China's economy grew in the first quarter of this year, exceeding expectations despite a series of complicated issues in the international arena, a Turkish economist has said.
The country's gross domestic product (GDP) grew 4.8 percent year-on-year to 27.02 trillion yuan ($4.24 trillion) in the first three months, quickening from a 4-percent increase in the fourth quarter last year, according to data from the National Bureau of Statistics (NBS) on Monday.
The quarterly growth in China exceeds market expectations, which were around 4.2 percent, Sinan Alcin, an economics and management consultant, told Xinhua in a recent interview.

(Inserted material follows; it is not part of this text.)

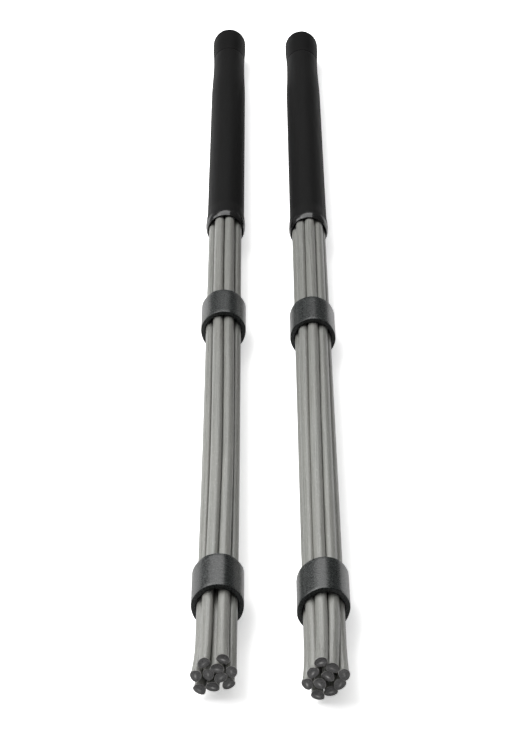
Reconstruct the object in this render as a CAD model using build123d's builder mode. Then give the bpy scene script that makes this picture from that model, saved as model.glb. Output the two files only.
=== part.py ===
"""A pair of multi-rod drum brushes lying side by side.

Each stick is a bundle of ten oval plastic rods, laid flat side out in a rim round a small core.
Tape binds the rear of the bundle, a shrunk sleeve covers it as the grip, and a domed cap closes the butt.
Two rubber bands slide along the bare rods and set how far the tips can spread.

Frame: +Z up, +Y from the tips to the butts, origin on the surface that the pair lies on, midway between them.
Along a stick, every distance called "from the tip" runs from its longest rod's end. Millimetres and degrees.
"""

import os
from math import cos, radians, sin, sqrt, tan

from build123d import *

# The pair
stick_length = 404.4
stick_gap = 12.9  # from one stick's bands to the other's
stick_lead = 1.6  # how much further forward the right stick lies

# Rods
rod_width = 3.1
rod_thickness = 2.45
rod_gap = 0.04
nip_angle = 20.0  # slope of the two faces that the cutter leaves, either side of the ridge
trim_spread = 0.8  # from the longest rod's end back to the shortest's

# Sliding bands
band_length = 14.4
band_wall = 1.28
band_clearance = 0.2
band_outer_edge = 0.4
band_inner_edge = 0.2
band_edge_share = 0.45  # the most of the wall that one rounded edge may take
tip_band_from_tip = 29.5

# Binding tape, wound round the rods inside the grip
tape_thickness = 0.16
tape_clearance = 0.03
tape_inset = 2.0  # from each end of the sleeve's straight barrel

# Grip sleeve
barrel_length = 108.0
sleeve_wall = 0.38
sleeve_clearance = 0.03
lip_height = 0.38  # of the lip's widest ring above the barrel
lip_turn = 0.5  # how far the lip turns in again, from its widest ring to the mouth
lip_widest_from_mouth = 3.0
lip_length = 12.0
waist_wall = 0.2
taper_length = 26.0
waist_length = 6.0

# End cap
cap_wall = 0.565
cap_front_wall = 0.25
cap_bulge_length = 12.0
cap_side_length = 4.15
cap_bore_depth = 10.0
cap_clearance = 0.03
butt_gap = 0.2

# Each stick's side of the pair, the distance from its grip band to its sleeve's mouth, and its rods: where
# each one stands, measured from straight up towards +X, and how far its end is trimmed back, as a share of
# trim_spread.
sticks = {
    "left": {
        "side": -1,
        "grip_band_to_mouth": 53.2,
        "rim": [(30, 0.7), (80, 0.4), (130, 0.8), (181, 0.3), (232, 0), (283, 0.5), (333, 1)],
        "core": [(5, 0.2), (125, 0.6), (245, 0.9)],
    },
    "right": {
        "side": 1,
        "grip_band_to_mouth": 56.0,
        "rim": [(-7, 0.6), (38, 0.5), (83, 0.2), (128, 0.7), (173, 1), (218, 0), (263, 0.4), (308, 0.3)],
        "core": [(50, 0.8), (230, 0.1)],
    },
}


def narrowest_pitch(rods):
    """Smallest angle between two rods next to each other on a ring."""
    angles = [angle for angle, trim_share in rods]
    following = angles[1:] + [angles[0] + 360]
    return min(after - before for before, after in zip(angles, following))


def ring_radius(rods):
    """Smallest ring on which flat-laid rods clear each other by rod_gap where they stand closest."""
    half_pitch = radians(narrowest_pitch(rods) / 2)
    reach_across = sqrt((rod_width / 2 * cos(half_pitch)) ** 2 + (rod_thickness / 2 * sin(half_pitch)) ** 2)
    return (reach_across + rod_gap / 2) / sin(half_pitch)


def rim_radius_around(stick):
    """Ring for a stick's rim rods: clear of each other, and clear of the core that they surround."""
    around_core = ring_radius(stick["core"]) + rod_thickness + rod_gap
    return max(ring_radius(stick["rim"]), around_core)


# Radii from the middle of the bundle outwards
rim_radius = max(rim_radius_around(stick) for stick in sticks.values())
bundle_radius = rim_radius + rod_thickness / 2
band_bore = bundle_radius + band_clearance
band_radius = band_bore + band_wall
tape_bore = bundle_radius + tape_clearance
tape_radius = tape_bore + tape_thickness
barrel_bore = tape_radius + sleeve_clearance
barrel_radius = barrel_bore + sleeve_wall
lip_radius = barrel_radius + lip_height
mouth_radius = lip_radius - lip_turn
waist_bore = bundle_radius + sleeve_clearance
waist_radius = waist_bore + waist_wall
cap_bore = bundle_radius + cap_clearance
cap_front_radius = cap_bore + cap_front_wall
cap_radius = cap_bore + cap_wall

# Stations along a stick, from the tip, worked forward from the butt
dome_start = stick_length - cap_radius
cap_widest = dome_start - cap_side_length
sleeve_end = cap_widest - cap_bulge_length
cap_floor = sleeve_end + cap_bore_depth
rod_end = cap_floor - butt_gap
waist_start = sleeve_end - waist_length
barrel_end = waist_start - taper_length
mouth = barrel_end - barrel_length
lip_widest = mouth + lip_widest_from_mouth
lip_end = mouth + lip_length

axis_height = band_radius
stick_spacing = 2 * band_radius + stick_gap


def stick_origin(side):
    """Where a stick's axis passes its longest rod's tip."""
    return Vector(side * stick_spacing / 2, -(stick_length + side * stick_lead) / 2, axis_height)


def stick_axis(side):
    """A stick's centre line, from tip to butt."""
    return Axis(stick_origin(side), (0, 1, 0))


def lengthwise_plane(side):
    """Plane through a stick's axis: local x runs from the tip to the butt, local y is the radius, upwards."""
    return Plane(origin=stick_origin(side), x_dir=(0, 1, 0), z_dir=(1, 0, 0))


def save(part, name):
    """Labels a finished piece and writes it as its own STEP file."""
    part.label = name
    export_step(part, f"parts/{name}.step")


def make_rod(side, ring, angle, trim_share):
    """Straight oval rod, its width along the ring, its front end nipped to a ridge along the width."""
    turn = radians(angle)
    outwards = Vector(sin(turn), 0, cos(turn))
    along_ring = Vector(cos(turn), 0, -sin(turn))
    trim = trim_share * trim_spread
    tip = stick_origin(side) + outwards * ring + Vector(0, trim, 0)
    length = rod_end - trim
    shoulder = rod_thickness * tan(radians(nip_angle))
    with BuildPart() as rod:
        with BuildSketch(Plane(origin=tip, x_dir=along_ring, z_dir=(0, 1, 0))):
            Ellipse(rod_width / 2, rod_thickness / 2)
        extrude(amount=length)
        with BuildSketch(Plane(origin=tip, x_dir=(0, 1, 0), z_dir=along_ring)):
            with BuildLine():
                Polyline(
                    (0, 0),
                    (shoulder, rod_thickness),
                    (length, rod_thickness),
                    (length, -rod_thickness),
                    (shoulder, -rod_thickness),
                    close=True,
                )
            make_face()
        extrude(amount=rod_width, both=True, mode=Mode.INTERSECT)
    return rod.part


def make_band(side, from_tip):
    """Rubber ring with rounded edges."""
    outer_edge = min(band_outer_edge, band_edge_share * band_wall)
    inner_edge = min(band_inner_edge, band_edge_share * band_wall)
    with BuildPart() as band:
        with BuildSketch(lengthwise_plane(side)):
            with BuildLine():
                Polyline(
                    (from_tip, band_bore),
                    (from_tip, band_radius),
                    (from_tip + band_length, band_radius),
                    (from_tip + band_length, band_bore),
                    close=True,
                )
            make_face()
            fillet(vertices().group_by(Axis.Y)[-1], outer_edge)
            fillet(vertices().group_by(Axis.Y)[0], inner_edge)
        revolve(axis=stick_axis(side))
    return band.part


def make_tape(side):
    """Several turns of binding tape, as one thin tube."""
    front = mouth + tape_inset
    back = barrel_end - tape_inset
    with BuildPart() as tape:
        with BuildSketch(lengthwise_plane(side)):
            with BuildLine():
                Polyline(
                    (front, tape_bore),
                    (front, tape_radius),
                    (back, tape_radius),
                    (back, tape_bore),
                    close=True,
                )
            make_face()
        revolve(axis=stick_axis(side))
    return tape.part


def make_sleeve(side):
    """Shrunk grip sleeve: a rounded lip that turns in at the mouth, a straight barrel, then a waist."""
    mouth_slope = 2 * lip_turn / lip_widest_from_mouth
    with BuildPart() as sleeve:
        with BuildSketch(lengthwise_plane(side)):
            with BuildLine():
                front_face = Line((mouth, mouth_radius - sleeve_wall), (mouth, mouth_radius))
                lip_front = Spline(
                    front_face @ 1,
                    (lip_widest, lip_radius),
                    tangents=[(1, mouth_slope), (1, 0)],
                )
                lip_back = Spline(lip_front @ 1, (lip_end, barrel_radius), tangents=[(1, 0), (1, 0)])
                barrel = Line(lip_back @ 1, (barrel_end, barrel_radius))
                taper = Spline(barrel @ 1, (waist_start, waist_radius), tangents=[(1, 0), (1, 0)])
                waist = Line(taper @ 1, (sleeve_end, waist_radius))
                rear_face = Line(waist @ 1, (sleeve_end, waist_bore))
                waist_inside = Line(rear_face @ 1, (waist_start, waist_bore))
                taper_inside = Spline(
                    waist_inside @ 1,
                    (barrel_end, barrel_bore),
                    tangents=[(-1, 0), (-1, 0)],
                )
                barrel_inside = Line(taper_inside @ 1, (lip_end, barrel_bore))
                lip_back_inside = Spline(
                    barrel_inside @ 1,
                    (lip_widest, lip_radius - sleeve_wall),
                    tangents=[(-1, 0), (-1, 0)],
                )
                Spline(lip_back_inside @ 1, front_face @ 0, tangents=[(-1, 0), (-1, -mouth_slope)])
            make_face()
        revolve(axis=stick_axis(side))
    return sleeve.part


def make_cap(side):
    """Domed end cap: a cup over the rods' butts that swells from the sleeve's end to a round dome."""
    with BuildPart() as cap:
        with BuildSketch(lengthwise_plane(side)):
            with BuildLine():
                front = Line((sleeve_end, cap_bore), (sleeve_end, cap_front_radius))
                bulge = Spline(front @ 1, (cap_widest, cap_radius), tangents=[(1, 0), (1, 0)])
                side_wall = Line(bulge @ 1, (dome_start, cap_radius))
                TangentArc(side_wall @ 1, (stick_length, 0), tangent=(1, 0))
                Polyline((stick_length, 0), (cap_floor, 0), (cap_floor, cap_bore), front @ 0)
            make_face()
        revolve(axis=stick_axis(side))
    return cap.part


os.makedirs("parts", exist_ok=True)

for stick_name, stick in sticks.items():
    side = stick["side"]
    rods = [make_rod(side, rim_radius, *place) for place in stick["rim"]]
    rods += [make_rod(side, ring_radius(stick["core"]), *place) for place in stick["core"]]
    for number, rod in enumerate(rods, start=1):
        save(rod, f"{stick_name}_rod_{number:02d}")

    save(make_band(side, tip_band_from_tip), f"{stick_name}_tip_band")
    grip_band_from_tip = mouth - stick["grip_band_to_mouth"] - band_length
    save(make_band(side, grip_band_from_tip), f"{stick_name}_grip_band")
    save(make_tape(side), f"{stick_name}_binding_tape")
    save(make_sleeve(side), f"{stick_name}_grip_sleeve")
    save(make_cap(side), f"{stick_name}_end_cap")
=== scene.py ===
"""Finish of a pair of multi-rod drum brushes: grey plastic rods, rubber bands, black grips and end caps.

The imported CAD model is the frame. Rods, bands, sleeves and caps are drawn again here with their cut ends, the
twist that the rods take along the stick, the bands' squeeze over the rods and the sleeves' shrunk surface.
Metres throughout. +Y runs from the tips to the butts, +Z is up.
"""

from math import atan2, hypot, pi, radians, sin, tan

import bpy
import numpy as np
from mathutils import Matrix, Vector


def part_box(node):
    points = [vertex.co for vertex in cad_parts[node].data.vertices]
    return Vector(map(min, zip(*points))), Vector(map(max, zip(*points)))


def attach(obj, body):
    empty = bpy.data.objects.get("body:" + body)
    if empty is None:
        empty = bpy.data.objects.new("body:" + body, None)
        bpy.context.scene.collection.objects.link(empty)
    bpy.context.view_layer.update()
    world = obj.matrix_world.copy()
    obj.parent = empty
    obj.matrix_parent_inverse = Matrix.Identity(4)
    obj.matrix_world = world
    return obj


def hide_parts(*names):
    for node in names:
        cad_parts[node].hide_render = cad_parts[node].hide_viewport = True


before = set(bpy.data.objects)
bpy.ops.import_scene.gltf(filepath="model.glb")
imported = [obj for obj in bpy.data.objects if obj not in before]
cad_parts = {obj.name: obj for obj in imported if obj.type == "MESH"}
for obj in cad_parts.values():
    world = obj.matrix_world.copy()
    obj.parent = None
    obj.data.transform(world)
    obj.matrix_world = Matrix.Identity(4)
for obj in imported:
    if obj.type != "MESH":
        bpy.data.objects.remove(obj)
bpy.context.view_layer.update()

MM = 0.001

# Rods: how each stick's bundle turns along its length, as (mm from the tip, degrees)
TWIST = {
    "left": [
        (0, -4), (27, -4), (53, 1), (73, 4), (96, 6.3), (118, 6), (138, 4.6), (160, 2.4), (198, -2.3),
        (228, -3.5), (243, -3.8), (400, -3.8),
    ],
    "right": [
        (0, -1.5), (17, -1), (55, -2.5), (95, -0.5), (128, 2), (160, 5.5), (198, 8), (229, 9.7), (243, 10.2),
        (400, 10.2),
    ],
}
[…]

China's value-added industrial output, an important economic indicator, went up 6.5 percent year-on-year in the first quarter of this year, data from the NBS showed.

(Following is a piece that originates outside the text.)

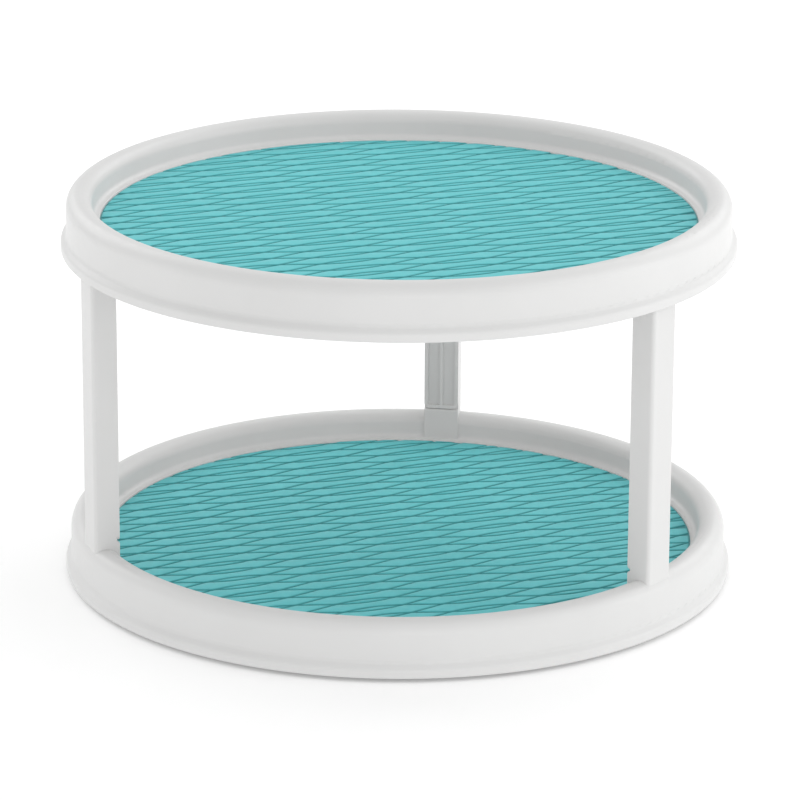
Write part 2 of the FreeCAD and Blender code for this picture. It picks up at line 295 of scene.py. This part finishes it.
def edge_between(cell, inside, outside, inset, shift):
    """Where a cell's gap closes between a point inside it and a point outside it."""
    for _ in range(HALVINGS):
        middle = (inside + outside) / 2
        if gap(cell, middle, inset, shift) > 0:
            inside = middle
        else:
            outside = middle
    return inside


def spans(cell, shift):
    """Stretches along the net where a cell is open at its largest inset."""
    inset = CELL_STEPS[-1][0] + CLEAR_EDGE
    half = NET_WAVE * (0.25 if cell.kind == "lens" else 0.4)
    found, run = [], []
    for i in range(SPAN_SAMPLES + 1):
        along = cell.middle - half + 2 * half * i / SPAN_SAMPLES
        if gap(cell, along, inset, shift) > 0:
            run.append(along)
        elif run:
            found.append(run)
            run = []
    if run:
        found.append(run)
    return [run for run in found if len(run) > 2]


def cell_rings(cell, run, shift, stations):
    """Outline rings of one raised cell from the groove floor to the top, and its crowned spine."""
    middle = run[len(run) // 2]
    rings = []
    for inset, depth in CELL_STEPS:
        start = edge_between(cell, middle, run[0] - NET_WAVE / 8, inset, shift)
        end = edge_between(cell, middle, run[-1] + NET_WAVE / 8, inset, shift)
        lower, upper = [], []
        for i in range(stations + 1):
            along = start + (end - start) * i / stations
            low, high = cell.curves(along, inset, shift)
            if i in (0, stations):
                low = high = (low + high) / 2
            lower.append((along, low, -depth))
            upper.append((along, high, -depth))
        rings.append((lower, upper))
    lower, upper = rings[-1]
    spine = [(a[0], (a[1] + b[1]) / 2, 0.0) for a, b in zip(lower, upper)]
    return rings, spine


def add_cell(points, faces, rings, spine, stations):
    """Append one closed raised cell to the lists of points and faces."""
    starts = []
    for lower, upper in rings:
        starts.append(len(points))
        points.extend(lower)
        points.extend(upper[stations - 1:0:-1])
    ring_size = 2 * stations
    for low, high in zip(starts, starts[1:]):
        for i in range(ring_size):
            j = (i + 1) % ring_size
            faces.append((low + i, low + j, high + j, high + i))
    floor, top = starts[0], starts[-1]
    middle = len(points) - 1
    points.extend(spine[1:-1])

    def upper_index(start, i):
        return start + ring_size - i if i else start

    for start, is_top in ((floor, False), (top, True)):
        for i in range(stations):
            low_a, low_b = start + i, start + i + 1
            high_a, high_b = upper_index(start, i), upper_index(start, i + 1)
            if not is_top:
                face = (low_a, high_a, high_b, low_b)
                faces.append(tuple(dict.fromkeys(face)))
                continue
            mid_a = low_a if i == 0 else middle + i
            mid_b = low_b if i == stations - 1 else middle + i + 1
            faces.append(tuple(dict.fromkeys((low_a, low_b, mid_b, mid_a))))
            faces.append(tuple(dict.fromkeys((mid_a, mid_b, high_b, high_a))))


def net_cells(radius, shift):
    """Points and faces of every raised cell on a mat, in the net's own directions, in millimetres."""
    points, faces = [], []
    columns = math.ceil(2 * radius / NET_WAVE) + 2
    rows = math.ceil(radius / NET_PITCH) + 3
    for column in range(-columns, columns + 1):
        for row in range(-rows, rows + 1):
            for kind, stations in (("lens", LENS_STATIONS), ("bone", BONE_STATIONS)):
                cell = Cell(kind, column, row, radius)
                centre = math.hypot(cell.middle + shift[0], cell.base + shift[1])
                if centre > radius + NET_WAVE / 2:
                    continue
                inner = centre < radius - NET_WAVE * 0.4
                for run in spans(cell, shift):
                    count = stations if inner else EDGE_STATIONS
                    rings, spine = cell_rings(cell, run, shift, count)
                    add_cell(points, faces, rings, spine, count)
    return points, faces


def build_mat(node, shift):
    """Mat with its engraved net: a round sheet that carries the raised cells."""
    low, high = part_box(node)
    radius = (high.x - low.x) / 2 / MM
    top = high.z
    material = teal_mat(node + "_elastomer", top)
    edge = radius - MAT_SETBACK
    floor = -GROOVE_DEPTH
    bottom = (low.z - high.z) / MM
    profile = [
        (0, bottom),
        (edge - BOTTOM_BEVEL, bottom),
        (edge, bottom + BOTTOM_BEVEL),
        (edge, floor - FLOOR_BEVEL),
        (edge - FLOOR_BEVEL, floor),
        (0, floor),
    ]
    points, faces = lathe([(r * MM, top + h * MM) for r, h in profile], MAT_SEGMENTS)
    cell_points, cell_faces = net_cells(edge, shift)
    cos, sin = math.cos(NET_TURN), math.sin(NET_TURN)
    first = len(points)
    for along, across, height in cell_points:
        u, n = along + shift[0], across + shift[1]
        points.append(((u * cos - n * sin) * MM, (u * sin + n * cos) * MM, top + height * MM))
    faces += [tuple(first + i for i in face) for face in cell_faces]
    mat = mesh_piece(node + "_net", points, faces, material)
    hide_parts(node)
    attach(mat, "turntable")
    # The white parts stay neutral beside the mats: no teal light is thrown onto them.
    mat.visible_diffuse = False


# ---- studio -------------------------------------------------------------------------------------
VIEW_TURN = math.radians(8.8)       # camera's bearing round the spin axis from -Y
CAMERA_DISTANCE = 1.9632
CAMERA_HEIGHT = 0.7200
CAMERA_ROLL = math.radians(0.3)
AIM = Vector((0.00077, 0.00012, 0.0785))
LENS_MM = 203.56


def around(distance, angle, height):
    """Point by its distance from the spin axis and its angle round it, counted from the camera's side."""
    bearing = VIEW_TURN + math.radians(angle)
    return Vector((distance * math.sin(bearing), -distance * math.cos(bearing), height))


def facing(place, target):
    """Turn that points an object's -Z from a place to a target."""
    return (place - target).to_track_quat("Z", "Y")


def add_camera():
    """Camera at the bearing, height and roll of the studio view."""
    data = bpy.data.cameras.new("camera")
    data.sensor_width = 36
    data.lens = LENS_MM
    data.clip_end = 60
    camera = bpy.data.objects.new("camera", data)
    bpy.context.scene.collection.objects.link(camera)
    camera.location = around(CAMERA_DISTANCE, 0, CAMERA_HEIGHT)
    turn = facing(camera.location, AIM) @ Quaternion((0, 0, 1), CAMERA_ROLL)
    camera.rotation_euler = turn.to_euler()
    bpy.context.scene.camera = camera


# Softboxes round the turntable: distance, angle from the camera's side, height, width, watts.
SOFTBOXES = {
    "right": (1.6, 70, 0.9, 1.2, 4.5),
    "back_left": (1.7, -140, 1.1, 1.2, 7.5),
    "back_right": (1.7, 140, 1.1, 1.2, 6.8),
    "front": (2.2, 8, 0.32, 0.5, 3.0),
    "low_right": (1.6, 90, 0.35, 0.6, 1.8),
    "low_left": (1.6, -90, 0.35, 0.6, 0.8),
}
LIGHT_TARGET = Vector((0, 0, 0.09))
ROOM_LIGHT = 0.76
FLOOR_GLOW = 0.17
FLOOR_RADIUS = 14
FLOOR_THICK = 0.02


def add_softbox(name, distance, angle, height, width, watts):
    """Square area light turned to the middle of the turntable."""
    data = bpy.data.lights.new(name, "AREA")
    data.shape = "SQUARE"
    data.size = width
    data.energy = watts
    light = bpy.data.objects.new(name, data)
    bpy.context.scene.collection.objects.link(light)
    light.location = around(distance, angle, height)
    light.rotation_euler = facing(light.location, LIGHT_TARGET).to_euler()


def floor_acrylic():
    """White acrylic table, lit a little from behind."""
    material = surface("floor_acrylic", 0.9)
    tint(material, noise(material, 2), (0.95, 0.95, 0.95), (0.965, 0.965, 0.965))
    shader = material.node_tree.nodes["Principled BSDF"]
    shader.inputs["Specular IOR Level"].default_value = 0.0
    shader.inputs["Emission Color"].default_value = (1, 1, 1, 1)
    shader.inputs["Emission Strength"].default_value = FLOOR_GLOW
    return material


def add_studio():
    """Room light, floor and softboxes."""
    scene = bpy.context.scene
    scene.view_settings.view_transform = "Standard"
    world = bpy.data.worlds.new("studio")
    world.use_nodes = True
    background = world.node_tree.nodes["Background"]
    background.inputs["Color"].default_value = (1, 1, 1, 1)
    background.inputs["Strength"].default_value = ROOM_LIGHT
    scene.world = world
    disc = [(0, -FLOOR_THICK), (FLOOR_RADIUS, -FLOOR_THICK), (FLOOR_RADIUS, 0), (0, 0)]
    floor = mesh_piece("floor", *lathe(disc, 64), floor_acrylic())
    for name, numbers in SOFTBOXES.items():
        add_softbox(name, *numbers)


# ---- build --------------------------------------------------------------------------------------
# Each net's offset from the spin axis, along and across its own direction, in millimetres.
LOWER_SHIFT = (0.1, 6.2)
UPPER_SHIFT = (-0.6, 4.5)

plastic = white_plastic()
finishes = {
    "white_plastic": plastic,
    "foot_rubber": foot_rubber(),
    "bearing_steel": bearing_steel(),
    "plated_steel": plated_steel(),
    "cage_plastic": cage_plastic(),
}
# The mats' slot has no finish here, because build_mat replaces both mats and makes their material.
for part in frame["record"]["subparts"]:
    node = frame["nodes"][part["node"]]
    if part["material_slot"] in finishes:
        node.material_slots[0].material = finishes[part["material_slot"]]

build_mat("lower_mat", LOWER_SHIFT)
build_mat("upper_mat", UPPER_SHIFT)
add_studio()
add_camera()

In March alone, industrial output rose 5 percent year-on-year and 0.39 percent from the previous month, the NBS said.
Alcin, also an academic at the Istanbul-based Beykoz University, said the growth figures came amid the global inflation prompted by the long-lasting COVID-19 pandemic and the month-long crisis in Ukraine.
In his view, China would continue to contribute to the global economy, especially with the Belt and Road Initiative, and the Regional Comprehensive Economic Partnership (RCEP) agreement.
The RCEP, the world's largest free trade deal to date, covers 10 member states of the Association of Southeast Asian Nations and its five free trade agreement partners, namely China, Japan, the Republic of Korea, Australia, and New Zealand.
The RCEP countries account for roughly 30 percent of the world's gross domestic product and population. Over 90 percent of trade in goods among approved member states will gradually be tariff-free.
China's role in regional economic growth and global development would be very important, Alcin said.